Entre-temps, l’OTAN est sortie délibérément de sa sphère revendiquée de compétence en intervenant de plus en plus loin de l’Atlantique Nord pour la seule préservation des intérêts américains. Qu’avons-nous à faire de l’ex-Yougoslavie et surtout de la Serbie qui ne menace personne, pourquoi avoir créé de toutes pièces deux états musulmans au cœur de l’Europe, pourquoi voler au secours de l’Ukraine, alliée de l’Allemagne nazie avec une vingtaine de divisions SS, pourquoi intervenir en Afghanistan, j’en passe et des meilleures. Sérieusement, qui peut croire à la fable d’une Russie menaçante ? Au passage, qui a donné au Pakistan les moyens de devenir à son tour puissance nucléaire ?

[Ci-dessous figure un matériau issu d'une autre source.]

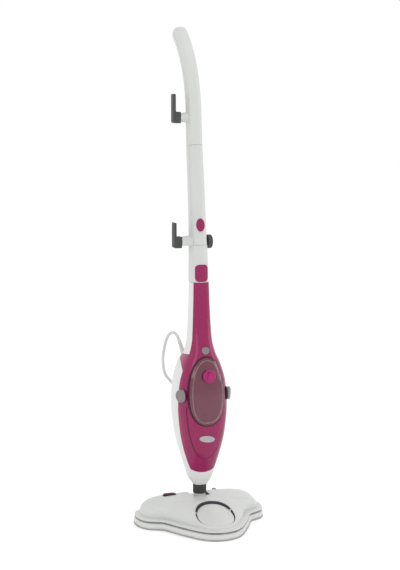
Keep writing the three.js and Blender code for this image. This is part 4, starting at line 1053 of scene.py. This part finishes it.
# ---- Power cord ----
def tube_along(name, line, radius_at, sides=14):
    """A round tube on a line, with end caps; radius_at takes the share of the way along."""
    last = len(line) - 1
    tangents = [(line[min(i + 1, last)] - line[max(i - 1, 0)]).normalized() for i in range(last + 1)]
    side = tangents[0].orthogonal().normalized()
    rings = []
    for i, (centre, along) in enumerate(zip(line, tangents)):
        side = (side - along * side.dot(along)).normalized()
        other = along.cross(side)
        radius = radius_at(i / (len(line) - 1))
        rings.append([centre + (side * math.cos(a) + other * math.sin(a)) * radius
                      for a in (2 * math.pi * k / sides for k in range(sides))])
    return loft(name, rings)


def hank_route():
    """The wound turns, top layer first, then in across the hole to the back of the plug."""
    route = []
    for step in range(HANK_TURNS * HANK_LAYERS):
        layer, column = divmod(step, HANK_TURNS)
        column = HANK_TURNS - 1 - column if layer % 2 == 0 else column
        radius = HANK_INNER + CORD_R * (2 * column + 1)
        z = HANK_LOW + CORD_R * (2 * (HANK_LAYERS - 1 - layer) + 1)
        left, right = HANK_X - HANK_RUN / 2, HANK_X + HANK_RUN / 2
        last = step == HANK_TURNS * HANK_LAYERS - 1
        runs = 4 if step == 0 else 8
        start = -30 if step == 0 else right - 8
        for i in range(runs):
            route.append((start + (left - start) * i / runs, HANK_Y - radius, z))
        for i in range(9):
            angle = math.radians(-90 - 20 * i)
            route.append((left + radius * math.cos(angle), HANK_Y + radius * math.sin(angle), z))
        if last:
            break
        for i in range(1, 8):
            route.append((left + (right - left) * i / 8, HANK_Y + radius, z))
        for i in range(9):
            angle = math.radians(90 - 20 * i)
            route.append((right + radius * math.cos(angle), HANK_Y + radius * math.sin(angle), z))
    z = PLUG_R + 0.2
    route += [(-22, 127, 4.8), (-9, 121.5, 5.6), (5, 113, 9.5), (18, 106.5, 15), (30, PLUG_Y, z),
              (41, PLUG_Y, z)]
    return route


def build_cord():
    relief = tube_along("relief", smooth_line(RELIEF_LINE, 40), lambda t: 6.2 - 2.0 * t, 28)
    subtract(relief, housing_solid(-0.1, 350, 420))
    for t in (0.42, 0.52, 0.62, 0.72, 0.82):
        centre = Vector(RELIEF_LINE[1]).lerp(Vector(RELIEF_LINE[3]), t)
        along = (Vector(RELIEF_LINE[3]) - Vector(RELIEF_LINE[1])).normalized()
        groove = spindle("cutter", [(9, -0.7), (9, 0.7)], centre, along, 32)
        subtract(relief, subtract(groove, rod(centre - along * 2, centre + along * 2, 4.5 - 0.8 * t, 32)))
    finished(relief, "strain_relief_finish", "housing", LOOK["cord"], ["cord_strain_relief"], 0.2)

    line = smooth_line(CORD_UPPER, 90)
    upper = tube_along("upper", line, lambda t: CORD_R)
    name_cord(upper, "power_cord_top", ["power_cord_upper"])
    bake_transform(upper)

    plug = build_plug()
    band = build_tie()
    line = smooth_line(CORD_LOWER[:-1] + hank_route(), 1150)
    lower = tube_along("lower", line, lambda t: CORD_R, 12)
    name_cord(lower, "power_cord_run", ["power_cord_lower", "cord_hank"])
    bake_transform(lower)


def name_cord(obj, name, nodes):
    obj.name = name
    obj.data.materials.append(LOOK["cord"])
    shade(obj, 60)
    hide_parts(*nodes)


def build_plug():
    z = PLUG_R + 0.2
    back, face = PLUG_X - PLUG_LENGTH / 2, PLUG_X + PLUG_LENGTH / 2
    profile = [(4.6, 0), (5.2, 3), (8, 9), (13, 14), (16, 17), (PLUG_R - 0.4, 19), (PLUG_R, 21), (PLUG_R, 36),
               (PLUG_R - 0.8, 38)]
    plug = spindle("plug", profile, (back, PLUG_Y, z), X, 72)
    for side in (-1, 1):
        edge = PLUG_Y + side * PLUG_R
        subtract(plug, plate_x(rounded_rect(edge - 2.2, z - 3, edge + 2.2, z + 3, 1.5), face - 14, face + 2))
    finished(plug, "plug_body", "floor_head", LOOK["cord"], ["plug"], 0.4)
    for side in (-1, 1):
        profile = round_ends(2.4, -1, PLUG_PIN, 1.0)
        pin = spindle("pin", profile, (face, PLUG_Y + side * 9.5, z), X, 24)
        pin.parent = plug
        pin.name = f"plug_pin_{'left' if side < 0 else 'right'}"
        pin.data.materials.append(LOOK["steel"])
        shade(pin)
    return plug


def build_tie():
    outside = HANK_INNER + HANK_TURNS * 2 * CORD_R
    top = HANK_LOW + HANK_LAYERS * 2 * CORD_R
    left = HANK_X - 74
    outer = rounded_rect(HANK_Y - outside - 1.6, 0.2, HANK_Y + outside + 1.6, top + 1.4, 3)
    inner = rounded_rect(HANK_Y - outside - 0.3, 1.0, HANK_Y + outside + 0.3, top + 0.3, 2.4)
    band = subtract(plate_x(outer, left, left + 12), plate_x(inner, left - 2, left + 14))
    return finished(band, "cord_tie_finish", "floor_head", LOOK["tie"], ["cord_tie"], 0.2)


# ---- Pieces that keep their CAD shape ----
KEPT = {
    "dark": ["base_plate", "pivot_bracket_left", "pivot_bracket_right", "steam_manifold", "outlet_spigot",
             "pump", "lower_spigot", "upper_spigot", "upper_cord_hook", "lower_cord_hook"],
    "tape": ["hook_strip_left", "hook_strip_right"],
    "steel": ["pedal_spring", "tilt_axle", "boiler", "shell_screw_1", "shell_screw_2"],
    "brass": ["thermostat", "thermal_fuse"],
    "rubber": ["tank_socket", "steam_hose", "tank_valve"],
    "hose": ["feed_hose", "boiler_hose"],
    "magenta_dark": ["tank_cradle"],
    "board": ["circuit_board"],
}


def dress_kept_nodes():
    for look, names in KEPT.items():
        for name in names:
            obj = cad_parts[name]
            for slot in obj.material_slots:
                slot.material = LOOK[look]
            if "hook" in name and "strip" not in name:
                soften(obj, 1.1, 3, 40)


build_camera()
build_cord()
build_studio()
build_cover()
build_hood()
build_rim()
build_pad()
build_pedal()
build_neck()
build_shells()
build_front_trim()
build_tank()
build_pole()
dress_kept_nodes()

J’ai, en son temps, proposé à François Mitterrand de procéder à l’expulsion de 47 faux diplomates soviétiques et je ne me suis jamais caché de mes sentiments pro-européens. Je n’en suis que plus à l’aise pour dénoncer la dérive de l’OTAN qui, de défensive, est devenue agressive, et de protectrice, insidieusement envahissante.
La seule réponse à donner aux États-Unis et à leur président au sujet de leur coup félon quant au marché des sous-marins australiens, c’est de nous retirer de l’OTAN, sans oublier de dénoncer l’admission de l’Australie dans le club des EDAN — les États dotés de l’arme nucléaire —, sans l’accord des autres membres du « club ». Que dirions-nous si la Russie procédait de même avec l’Italie ou l’Algérie ?
L’engagement dans l’Europe n’exclut nullement que nous restions maîtres de notre capacité militaire, en attendant que l’Europe, s’il se peut, s’unisse politiquement et militairement.
Excellente analyse. Deux tout petit bémols cependant. Sur le 100% français de la dissuasion française. Les têtes « mirvées » de nos SLBM ont été fournies clés en main par les États-Unis. Cela fut écrit par VGE dans un livre de mémoire et et était l’un des trois secrets d’Etat qu’il transmit à Mitterrand lors du passage de pouvoir en 1981. Et sortir du commandement intégré de l’Otan comme le décida De Gaulle ne fut pas sortir de l’Otan pour autant.
On ne peut que vous rejoindre dans l’analyse. De puissance écoutée et respectée la France a glissé imperceptiblement vers son effacement depuis qu’elle est dans l’OTAN. Ceci dit il semble que cette assujettissement à la puissance américaine nous convienne puisque que personne, cas excepté des très rares commentateurs dont vous faite partie, n’y trouve à y redire. Je doute fort que nous quittions l’OTAN et retrouvions un semblant d’indépendance nationale tant que le pays sera dans cet état lamentable de détestation de lui même, de son histoire et de ses fondements spirituels. Bref, tant que le consommateur n’aura pas pris conscience qu’il est avant tout un citoyen responsable de sa propre sécurité et de celle de son pays, il y a peu de chance que ce débat de la sortie de l’OTAN intéresse quiconque.